Valerio Pignatta - 22/06/2023
Mantenere in equilibrio il microbiota con una dieta sana e adatta, e con uno stile di vita salutare, contribuisce a migliorare le performance quotidiane e allunga la speranza di vita media in uno stato di buona salute. Ma le ultime ricerche in tema ci hanno anche informato che una microflora intestinale funzionale ed efficiente svolge un ruolo determinante nel potenziare le nostre difese anche di fronte a patologie psichiatriche e neurologiche.
Come constatiamo ogni giorno intorno a noi, lo stress e i disturbi correlati alle problematiche esistenziali, professionali ed economiche, quali ad esempio depressione, ansia e attacchi di panico, sono sempre più comuni e diffusi. Un buono stato di salute intestinale gioca un ruolo fondamentale nel determinare la nostra capacità di affrontare lo stress e queste patologie. Un microbiota intestinale insufficientemente strutturato, ciò che comunemente viene definito come disbiosi, può nel lungo periodo condurre a dover affrontare uno stress di basso livello (infiammazione) e a disturbi del sonno.
Il rischio da (troppi) antibiotici
Una tale condizione si può realizzare in seguito a una perdurante cattiva alimentazione o al ricorso ripetuto di antibiotici che, seppur importantissimi in determinate situazioni patologiche, sono oggi purtroppo e talvolta prescritti in caso di malattie che non ne richiedono la somministrazione, causando così spesso, al contrario, solo danni all’organismo. Una carenza di equilibrio dei microrganismi dell’intestino che deriva da queste condizioni può predisporre o rendere inclini a sviluppare anche malattie neuropsichiatriche.

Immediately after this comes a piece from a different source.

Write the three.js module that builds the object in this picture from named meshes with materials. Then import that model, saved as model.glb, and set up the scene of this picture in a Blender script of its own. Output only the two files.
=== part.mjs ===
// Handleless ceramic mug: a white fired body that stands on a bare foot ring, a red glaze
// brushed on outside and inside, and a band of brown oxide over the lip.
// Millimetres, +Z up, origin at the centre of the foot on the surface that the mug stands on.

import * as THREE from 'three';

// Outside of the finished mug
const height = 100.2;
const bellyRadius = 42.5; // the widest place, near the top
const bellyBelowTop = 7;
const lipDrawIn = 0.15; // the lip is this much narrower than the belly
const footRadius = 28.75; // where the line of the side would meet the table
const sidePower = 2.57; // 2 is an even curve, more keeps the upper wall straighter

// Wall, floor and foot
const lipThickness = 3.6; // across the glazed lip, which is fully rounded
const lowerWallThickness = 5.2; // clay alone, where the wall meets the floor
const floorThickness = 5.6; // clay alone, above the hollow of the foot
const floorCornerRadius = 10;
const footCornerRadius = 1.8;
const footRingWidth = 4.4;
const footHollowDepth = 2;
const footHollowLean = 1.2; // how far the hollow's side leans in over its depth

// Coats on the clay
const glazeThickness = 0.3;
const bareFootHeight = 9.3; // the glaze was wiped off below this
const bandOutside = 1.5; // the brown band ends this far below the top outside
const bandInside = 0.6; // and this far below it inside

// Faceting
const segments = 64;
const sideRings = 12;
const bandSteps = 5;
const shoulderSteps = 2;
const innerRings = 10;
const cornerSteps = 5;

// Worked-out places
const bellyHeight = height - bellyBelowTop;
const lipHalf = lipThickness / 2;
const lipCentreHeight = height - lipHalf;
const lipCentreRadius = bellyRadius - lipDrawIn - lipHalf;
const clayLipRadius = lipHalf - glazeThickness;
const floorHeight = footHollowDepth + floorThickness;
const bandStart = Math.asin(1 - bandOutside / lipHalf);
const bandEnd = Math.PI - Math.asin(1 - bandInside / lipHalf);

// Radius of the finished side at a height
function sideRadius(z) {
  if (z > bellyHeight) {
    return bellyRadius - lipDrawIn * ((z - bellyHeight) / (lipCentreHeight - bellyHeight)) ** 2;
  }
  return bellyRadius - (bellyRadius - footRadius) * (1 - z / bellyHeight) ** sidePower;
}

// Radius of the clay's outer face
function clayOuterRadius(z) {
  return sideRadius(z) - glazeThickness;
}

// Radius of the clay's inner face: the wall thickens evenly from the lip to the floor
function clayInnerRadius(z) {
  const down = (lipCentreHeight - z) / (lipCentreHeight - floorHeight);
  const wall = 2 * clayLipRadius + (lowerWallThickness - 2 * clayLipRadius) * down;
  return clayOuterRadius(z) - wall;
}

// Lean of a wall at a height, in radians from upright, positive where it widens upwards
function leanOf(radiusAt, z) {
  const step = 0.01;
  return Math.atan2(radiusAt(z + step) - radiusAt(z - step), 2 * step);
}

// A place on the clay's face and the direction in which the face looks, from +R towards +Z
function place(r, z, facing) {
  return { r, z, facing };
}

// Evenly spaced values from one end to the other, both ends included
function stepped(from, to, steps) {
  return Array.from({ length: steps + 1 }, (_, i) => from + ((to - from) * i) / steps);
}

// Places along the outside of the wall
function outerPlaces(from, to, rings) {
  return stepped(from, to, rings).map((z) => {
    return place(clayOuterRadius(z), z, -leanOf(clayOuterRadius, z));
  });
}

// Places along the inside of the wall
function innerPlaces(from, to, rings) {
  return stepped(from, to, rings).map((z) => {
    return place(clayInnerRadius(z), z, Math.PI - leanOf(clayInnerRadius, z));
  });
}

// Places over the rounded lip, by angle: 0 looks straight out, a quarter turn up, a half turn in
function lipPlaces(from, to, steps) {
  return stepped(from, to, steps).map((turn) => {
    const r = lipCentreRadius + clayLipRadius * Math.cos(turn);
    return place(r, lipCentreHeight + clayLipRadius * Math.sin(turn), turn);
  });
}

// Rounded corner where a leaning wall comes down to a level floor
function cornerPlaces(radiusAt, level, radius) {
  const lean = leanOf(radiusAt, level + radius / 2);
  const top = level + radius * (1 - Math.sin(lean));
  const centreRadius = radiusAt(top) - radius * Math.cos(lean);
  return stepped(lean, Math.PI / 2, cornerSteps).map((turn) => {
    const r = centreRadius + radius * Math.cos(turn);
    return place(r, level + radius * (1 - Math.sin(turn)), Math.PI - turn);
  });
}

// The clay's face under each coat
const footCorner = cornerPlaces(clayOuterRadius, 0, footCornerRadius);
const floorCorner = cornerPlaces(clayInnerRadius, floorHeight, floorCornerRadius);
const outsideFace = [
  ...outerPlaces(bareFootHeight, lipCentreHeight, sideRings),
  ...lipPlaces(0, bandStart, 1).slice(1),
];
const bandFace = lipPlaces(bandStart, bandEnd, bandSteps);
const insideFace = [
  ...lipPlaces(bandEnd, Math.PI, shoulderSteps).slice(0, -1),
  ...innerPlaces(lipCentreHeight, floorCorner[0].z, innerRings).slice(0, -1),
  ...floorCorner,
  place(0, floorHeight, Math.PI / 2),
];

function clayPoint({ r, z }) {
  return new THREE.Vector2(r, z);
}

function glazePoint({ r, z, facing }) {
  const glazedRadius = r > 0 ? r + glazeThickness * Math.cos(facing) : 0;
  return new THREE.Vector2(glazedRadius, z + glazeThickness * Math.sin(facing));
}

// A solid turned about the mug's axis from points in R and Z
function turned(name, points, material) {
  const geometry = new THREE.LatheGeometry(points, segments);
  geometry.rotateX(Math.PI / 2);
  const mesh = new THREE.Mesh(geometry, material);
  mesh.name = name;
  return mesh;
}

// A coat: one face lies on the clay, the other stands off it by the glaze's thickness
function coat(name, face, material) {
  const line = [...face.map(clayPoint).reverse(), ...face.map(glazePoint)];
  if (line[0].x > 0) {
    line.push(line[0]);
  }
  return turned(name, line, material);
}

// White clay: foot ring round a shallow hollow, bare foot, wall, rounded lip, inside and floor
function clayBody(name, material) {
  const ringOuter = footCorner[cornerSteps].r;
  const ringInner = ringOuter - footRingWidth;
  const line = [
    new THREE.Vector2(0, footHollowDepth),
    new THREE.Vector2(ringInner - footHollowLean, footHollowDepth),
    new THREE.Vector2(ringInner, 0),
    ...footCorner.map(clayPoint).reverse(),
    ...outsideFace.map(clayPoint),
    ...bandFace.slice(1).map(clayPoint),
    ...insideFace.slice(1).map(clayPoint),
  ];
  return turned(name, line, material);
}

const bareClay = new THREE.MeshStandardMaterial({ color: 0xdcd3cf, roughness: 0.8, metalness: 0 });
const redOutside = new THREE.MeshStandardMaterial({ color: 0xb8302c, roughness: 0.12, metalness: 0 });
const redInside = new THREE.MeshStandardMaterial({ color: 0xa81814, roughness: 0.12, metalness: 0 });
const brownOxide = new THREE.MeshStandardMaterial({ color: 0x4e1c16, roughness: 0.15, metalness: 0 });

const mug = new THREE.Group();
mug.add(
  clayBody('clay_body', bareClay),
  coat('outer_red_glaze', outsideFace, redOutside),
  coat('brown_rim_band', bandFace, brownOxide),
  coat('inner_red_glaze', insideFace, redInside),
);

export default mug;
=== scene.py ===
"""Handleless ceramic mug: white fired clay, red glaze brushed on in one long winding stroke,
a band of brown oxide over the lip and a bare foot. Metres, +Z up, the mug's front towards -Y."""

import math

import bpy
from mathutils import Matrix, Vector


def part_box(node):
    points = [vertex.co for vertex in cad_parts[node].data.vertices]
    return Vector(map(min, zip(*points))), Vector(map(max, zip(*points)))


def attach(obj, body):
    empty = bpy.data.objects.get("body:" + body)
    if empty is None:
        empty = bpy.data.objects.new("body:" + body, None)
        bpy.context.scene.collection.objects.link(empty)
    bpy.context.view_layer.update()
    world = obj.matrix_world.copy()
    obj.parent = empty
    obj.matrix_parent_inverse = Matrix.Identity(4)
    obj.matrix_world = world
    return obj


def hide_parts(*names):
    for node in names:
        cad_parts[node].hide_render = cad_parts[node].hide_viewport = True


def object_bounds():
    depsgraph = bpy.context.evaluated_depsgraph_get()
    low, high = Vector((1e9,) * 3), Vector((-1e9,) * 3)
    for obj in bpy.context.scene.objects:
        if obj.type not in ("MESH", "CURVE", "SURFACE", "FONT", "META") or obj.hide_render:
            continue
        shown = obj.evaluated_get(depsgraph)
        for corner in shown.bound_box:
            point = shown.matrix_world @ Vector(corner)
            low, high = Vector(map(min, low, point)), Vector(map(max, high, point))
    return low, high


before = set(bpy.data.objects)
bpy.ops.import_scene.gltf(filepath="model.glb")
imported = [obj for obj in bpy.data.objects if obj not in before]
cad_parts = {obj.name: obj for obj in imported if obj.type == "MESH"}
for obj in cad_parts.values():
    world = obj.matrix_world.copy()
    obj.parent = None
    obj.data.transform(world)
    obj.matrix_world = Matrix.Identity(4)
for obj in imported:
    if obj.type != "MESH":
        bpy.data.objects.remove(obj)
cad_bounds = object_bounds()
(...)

Il morbo di Parkinson, ad esempio, una malattia neurodegenerativa detta anche paralisi agitante, è una condizione patologica sempre più associata ai microbi intestinali. I vari sintomi motori che caratterizzano questa malattia (tremore, rigidità del movimento e alterazioni dell’andatura) sono il risultato della morte delle cellule (apoptosi) che sintetizzano e rilasciano un neurotrasmettitore chiamato dopamina. La scoperta degli ultimi dieci-quindici anni è che si ipotizza che la proteina patologica alfa-sinucleina prodotta da alcuni batteri intestinali provochi la morte delle cellule produttrici della dopamina nel cervello.

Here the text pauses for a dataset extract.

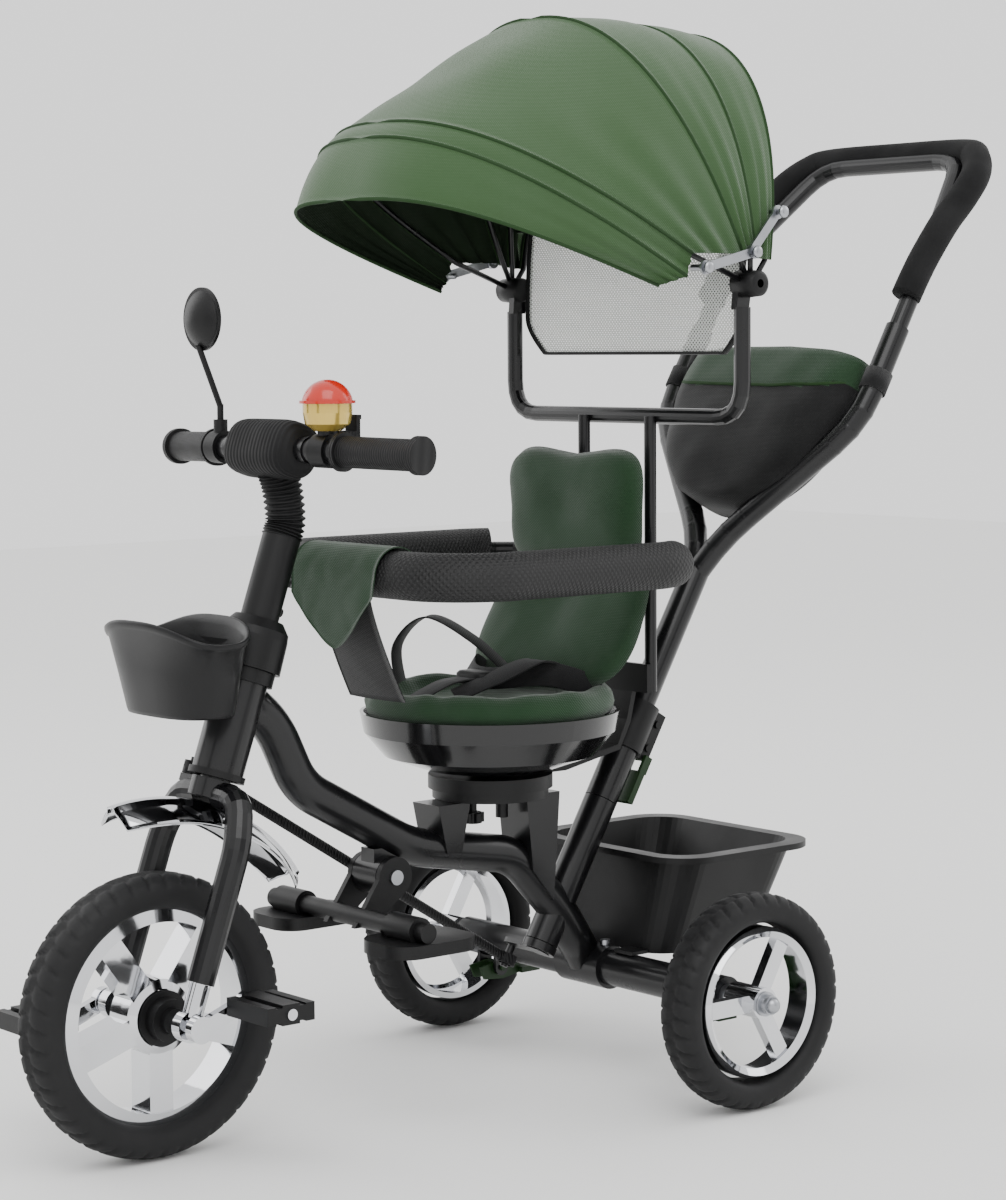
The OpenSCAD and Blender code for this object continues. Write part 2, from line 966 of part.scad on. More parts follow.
// Plated front rim: channel and a dished web with five spokes on each side.
module front_rim() {
    color("#d8d8dc")
        translate([0, -wheelbase, front_z])
            rotate([0, 90, 0])
                difference() {
                    union() {
                        rotate_extrude($fn = 96)
                            polygon([
                                [front_rim_r - 8, -17],
                                [front_rim_r + 4 - seat_gap, -13],
                                [front_rim_r + 4 - seat_gap, 13],
                                [front_rim_r - 8, 17]
                            ]);
                        for (a = [0 : 72 : 288])
                            rotate([0, 0, a])
                                translate([24, -12, -15])
                                    cube([front_rim_r - 30, 24, 30]);
                        rotate_extrude()
                            polygon([[26, -18], [34, -14], [34, 14], [26, 18]]);
                    }
                    translate([0, 0, -40])
                        cylinder(h = 80, r = 20 + run_gap);
                }
}

// Black hub with its flanges and the drive clutch inside.
module front_hub() {
    color("#1c1c1c")
        translate([0, -wheelbase, front_z])
            rotate([0, 90, 0])
                difference() {
                    union() {
                        cylinder(h = 38, r = 20, center = true);
                        for (s = [-1, 1])
                            translate([0, 0, s * 26])
                                cylinder(h = 14, r = 19, center = true);
                        for (s = [-1, 1])
                            translate([0, 0, s * 19.3])
                                cylinder(h = 2, r = 25, center = true);
                        for (s = [-1, 1])
                            translate([0, 0, s * 36])
                                cylinder(h = 8, r = 12, center = true);
                    }
                    cylinder(h = 100, r = axle_r + run_gap, center = true);
                }
}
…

I vantaggi da una dieta chetogenica
Tuttavia, le ricerche suggeriscono che non vi può essere solo un profilo alterato del microbiota, ma che è necessaria una condizione di infiammazione cronica di basso grado, con effetti dannosi sia sull’intestino che sul cervello. Queste evidenze supportano l’osservazione della abituale comparsa di sintomi gastrointestinali funzionali, come la stitichezza, che spesso si verifica anche molti anni prima che si manifestino i sintomi motori. Il ricorso a una dieta chetogenica (ricca di grassi e povera di carboidrati che imita gli effetti metabolici del digiuno forzando l’organismo a utilizzare le sue riserve di grasso primarie) può essere un valido coadiuvante nei casi di Parkinson. Essa infatti comporta un aumento dei livelli dei corpi chetonici (idrossibutirrato, acetone e acetoacetato) nel sangue periferico e nelle urine, aumento che è stato dimostrato inibire le proteine apoptotiche e migliorare l’attività mitocondriale, riducendo così l’apoptosi nelle malattie neurodegenerative come appunto il Parkinson. La ricerca in corso in questo ambito del sapere medico può dunque far sperare in migliori e future opzioni terapeutiche per coloro che ne soffrono.